Primary Care
PAYMENT: When the Uninsured Become Insured, Who Will Care For Them?
Dr. Benjamin Brewer, in his Wall Street Journal column (subscription, or read a summary in the Wall Street Journal health blog) wonders: who will take care of the 47 million uninsured in a system that already undervalues family medicine and primary care?
We would suggest that the uninsured are getting care – not enough care, too- late care, expensive emergency room care instead of more appropriate and cost-effective primary care. But Dr. Brewer’s central point is correct. Our system gives short shrift to primary care and is chockfull of incentives for fragmented specialization. In the health care system we envision for the future, primary care doctors (internists, family doctors, pediatricians, geriatricians, perhaps for some women OB/GYNs) would play an elevated role in coordinating patient care. And they would be paid for doing it well.
QUALITY: Missed and Delayed Diagnoses
Apologies for the irony of blogging about a two-year old journal article titled "MIssed and Delayed Diagnoses" but Paul Levy on his "Running a Hospital" blog recently brought it to our attention. The study adds to the mounting evidence that the way our $2 trillion system tilts toward highly paid specialists versus primary care doctors may be hazardous to our health.

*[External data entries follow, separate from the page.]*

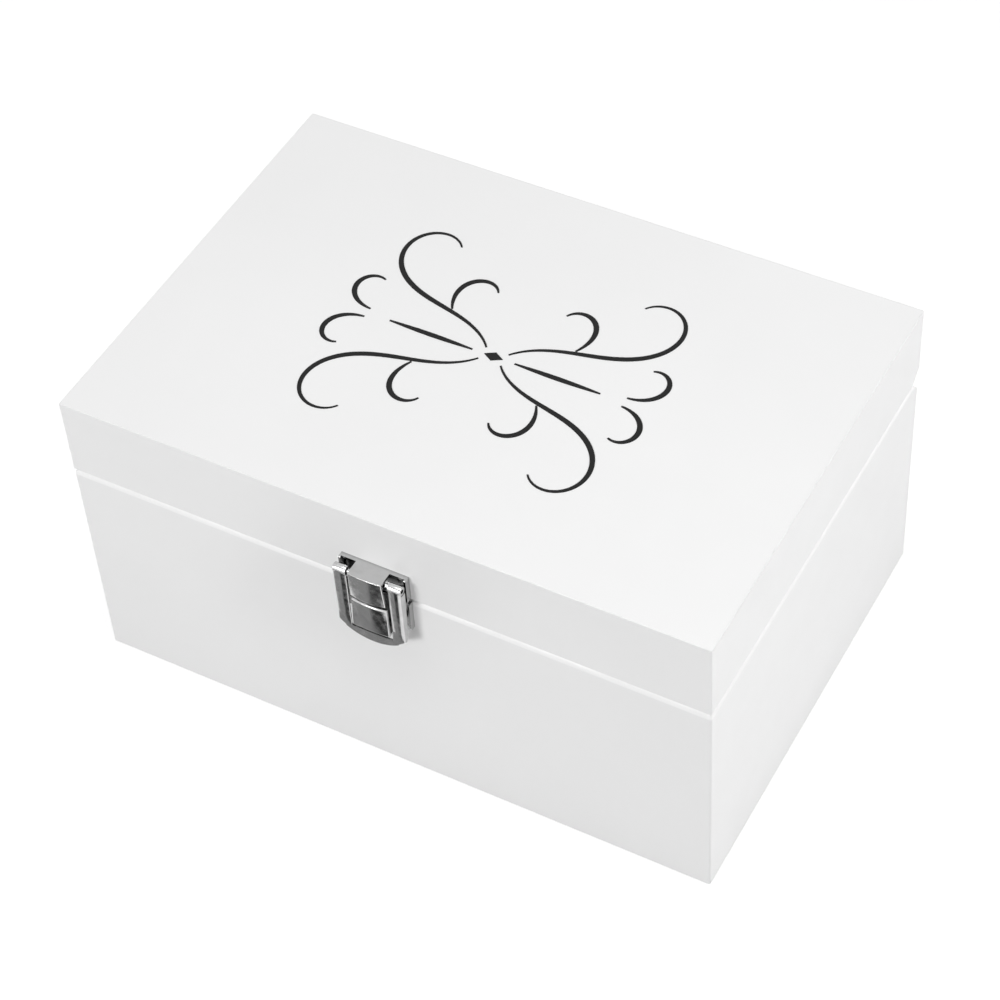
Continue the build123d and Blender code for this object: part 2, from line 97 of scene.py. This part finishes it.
def calculate(tree, operation, *values):
    """The result of one sum. Each value is a number or the output of a node."""
    node = add(tree, "ShaderNodeMath", operation=operation)
    for socket, value in zip(node.inputs, values):
        if isinstance(value, (int, float)):
            socket.default_value = value
        else:
            tree.links.new(value, socket)
    return node.outputs[0]


def place_texture(tree, kind, scale, stretch=(1, 1, 1), **values):
    """A texture in the object's own coordinates, stretched by axis. Scale counts per metre."""
    coords = add(tree, "ShaderNodeTexCoord")
    mapping = add(tree, "ShaderNodeMapping", Scale=stretch)
    texture = add(tree, kind, Scale=scale, **values)
    tree.links.new(coords.outputs["Object"], mapping.inputs["Vector"])
    tree.links.new(mapping.outputs["Vector"], texture.inputs["Vector"])
    return texture


def noise(tree, scale, **values):
    """The value of a noise texture."""
    return place_texture(tree, "ShaderNodeTexNoise", scale, **values).outputs["Fac"]


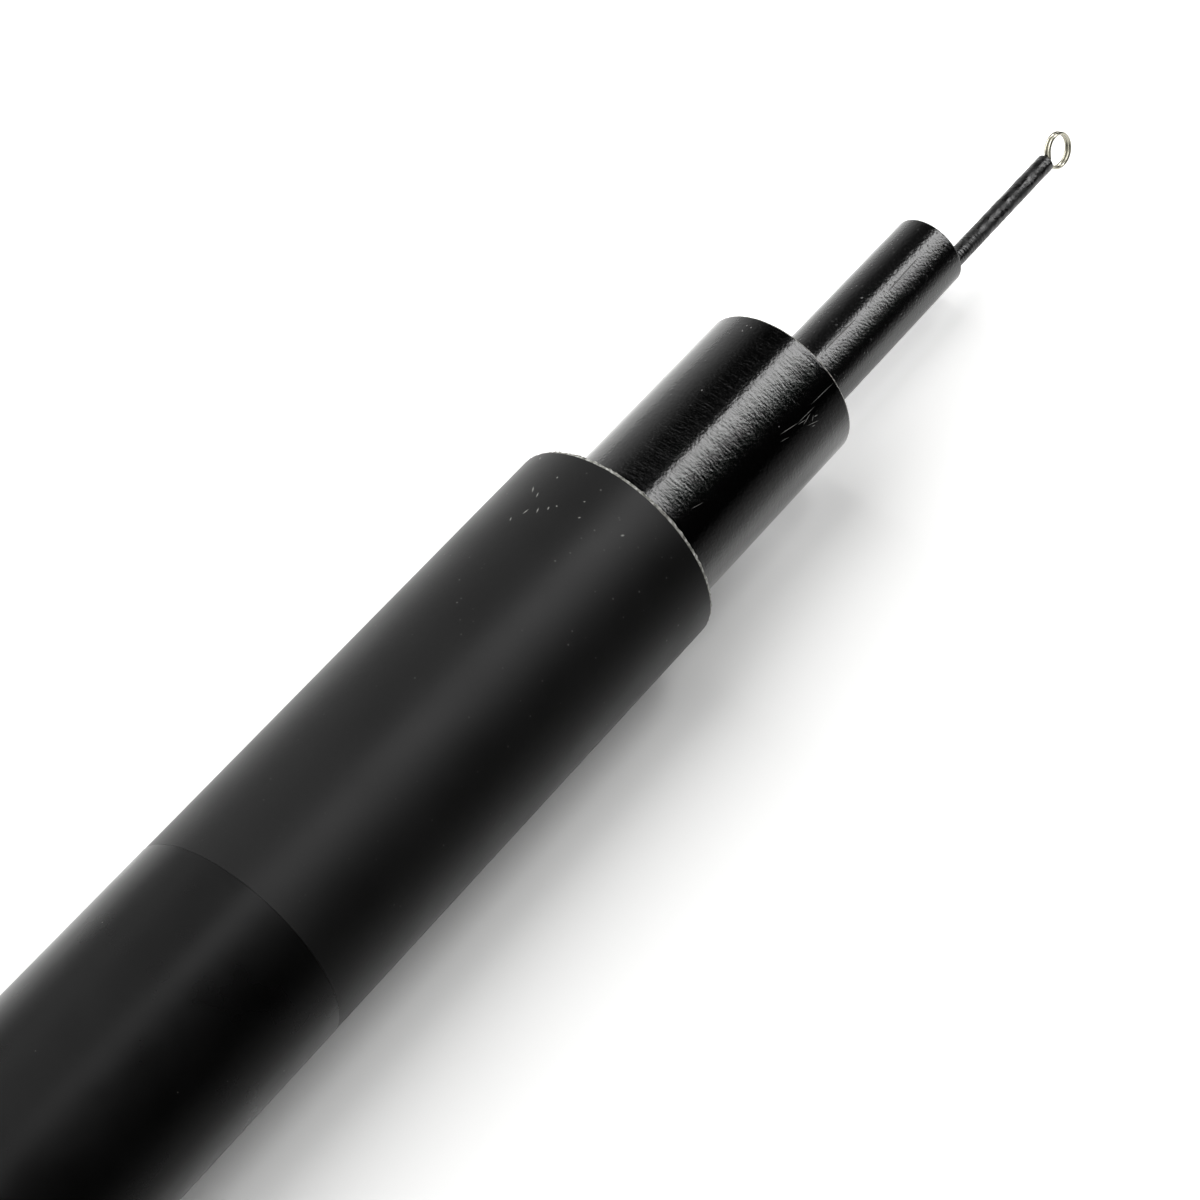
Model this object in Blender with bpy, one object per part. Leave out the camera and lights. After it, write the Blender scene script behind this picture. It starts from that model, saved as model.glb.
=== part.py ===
"""Telescopic pole rod of the 4 m class, four sections, closed and lying on its side.

Metres, +X from the butt towards the tip, +Z up. The origin is on the surface that
the rod lies on, under the middle of its closed length.

Every section is a tapered tube, and each one lies along the bottom of the bore of
the section around it, as gravity leaves it. A cone that lies on a flat line leans
by its own half taper, so all the bottom lines here are level and every section
slides straight along +X. Pulled out, a section jams in its parent's mouth.
"""

import math

import bmesh
import bpy
from mathutils import Matrix, Vector

MM = 0.001

# Butt section: the outermost tube
BUTT_LENGTH = 1010 * MM
BUTT_BASE_OD = 29.6 * MM
BUTT_MOUTH_OD = 25.0 * MM
BUTT_WALL = 1.15 * MM
BUTT_RIM = 0.30 * MM

# Second section
TWO_STANDS_OUT = 28.3 * MM
TWO_MOUTH_STEP = 2.05 * MM
TWO_WALL = 0.82 * MM
TWO_RIM = 0.18 * MM
TWO_OVERLAP = 65 * MM

# Third section
THREE_STANDS_OUT = 27.85 * MM
THREE_MOUTH_STEP = 4.16 * MM
THREE_WALL = 0.60 * MM
THREE_RIM = 0.12 * MM
THREE_OVERLAP = 60 * MM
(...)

Levy points out the 2006 Annals of Internal Medicine study ("Missed and Delayed Diagnoses in the Ambulatory Setting: A Study of Closed Malpractice Claims" by Dr. Tejal K. Gandhi, et al.) about diagnostic errors that harmed patients—or contributed to their deaths. Common errors included not ordering the right tests or not interpreting tests correctly, not providing follow-up, or not doing a thorough enough physical exam. Sounds shocking until you remember that primary care physicians have 20 minutes or so with a patient.